Every line of the material below must be repeated exactly.

begin

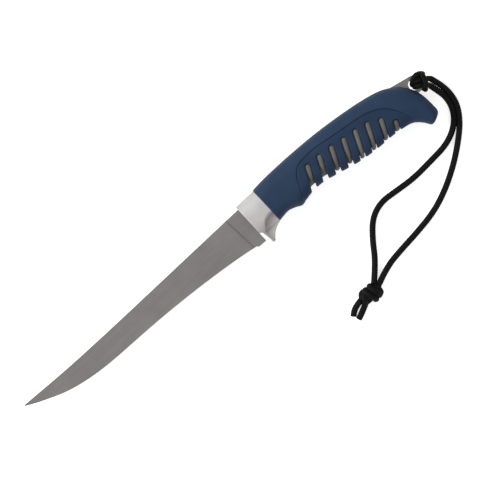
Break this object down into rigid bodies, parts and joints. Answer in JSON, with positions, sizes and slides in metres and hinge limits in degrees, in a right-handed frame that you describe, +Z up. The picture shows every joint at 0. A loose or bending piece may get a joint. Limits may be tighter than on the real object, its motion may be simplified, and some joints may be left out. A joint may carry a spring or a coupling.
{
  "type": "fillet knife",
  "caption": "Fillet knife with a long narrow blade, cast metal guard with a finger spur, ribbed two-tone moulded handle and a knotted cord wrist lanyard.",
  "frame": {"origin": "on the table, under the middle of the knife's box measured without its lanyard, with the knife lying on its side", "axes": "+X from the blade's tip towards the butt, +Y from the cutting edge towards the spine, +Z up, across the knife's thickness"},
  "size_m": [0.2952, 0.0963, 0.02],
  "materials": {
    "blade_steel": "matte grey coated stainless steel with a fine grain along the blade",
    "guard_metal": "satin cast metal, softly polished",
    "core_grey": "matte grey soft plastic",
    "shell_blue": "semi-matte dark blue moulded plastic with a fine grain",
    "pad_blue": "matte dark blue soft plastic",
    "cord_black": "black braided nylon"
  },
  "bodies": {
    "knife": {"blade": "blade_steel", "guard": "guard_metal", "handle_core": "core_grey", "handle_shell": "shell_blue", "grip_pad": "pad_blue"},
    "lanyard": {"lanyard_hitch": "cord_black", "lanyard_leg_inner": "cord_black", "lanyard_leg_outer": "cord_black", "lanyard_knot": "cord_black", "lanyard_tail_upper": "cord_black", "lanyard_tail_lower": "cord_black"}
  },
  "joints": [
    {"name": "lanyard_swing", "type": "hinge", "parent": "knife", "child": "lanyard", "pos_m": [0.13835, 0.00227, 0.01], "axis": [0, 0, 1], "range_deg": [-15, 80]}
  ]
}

end

* Answer for the task
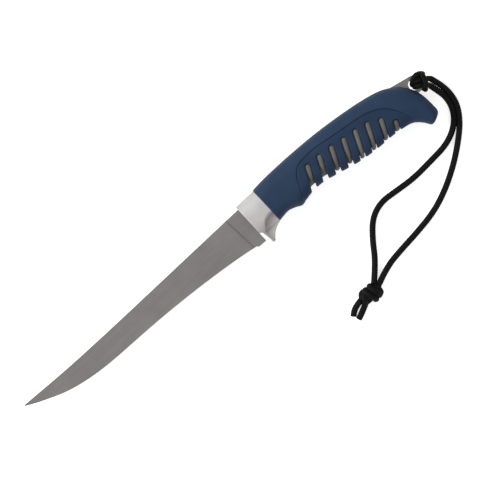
Break this object down into rigid bodies, parts and joints. Answer in JSON, with positions, sizes and slides in metres and hinge limits in degrees, in a right-handed frame that you describe, +Z up. The picture shows every joint at 0. A loose or bending piece may get a joint. Limits may be tighter than on the real object, its motion may be simplified, and some joints may be left out. A joint may carry a spring or a coupling.
{
  "type": "fillet knife",
  "caption": "Fillet knife with a long narrow blade, cast metal guard with a finger spur, ribbed two-tone moulded handle and a knotted cord wrist lanyard.",
  "frame": {"origin": "on the table, under the middle of the knife's box measured without its lanyard, with the knife lying on its side", "axes": "+X from the blade's tip towards the butt, +Y from the cutting edge towards the spine, +Z up, across the knife's thickness"},
  "size_m": [0.2952, 0.0963, 0.02],
  "materials": {
    "blade_steel": "matte grey coated stainless steel with a fine grain along the blade",
    "guard_metal": "satin cast metal, softly polished",
    "core_grey": "matte grey soft plastic",
    "shell_blue": "semi-matte dark blue moulded plastic with a fine grain",
    "pad_blue": "matte dark blue soft plastic",
    "cord_black": "black braided nylon"
  },
  "bodies": {
    "knife": {"blade": "blade_steel", "guard": "guard_metal", "handle_core": "core_grey", "handle_shell": "shell_blue", "grip_pad": "pad_blue"},
    "lanyard": {"lanyard_hitch": "cord_black", "lanyard_leg_inner": "cord_black", "lanyard_leg_outer": "cord_black", "lanyard_knot": "cord_black", "lanyard_tail_upper": "cord_black", "lanyard_tail_lower": "cord_black"}
  },
  "joints": [
    {"name": "lanyard_swing", "type": "hinge", "parent": "knife", "child": "lanyard", "pos_m": [0.13835, 0.00227, 0.01], "axis": [0, 0, 1], "range_deg": [-15, 80]}
  ]
}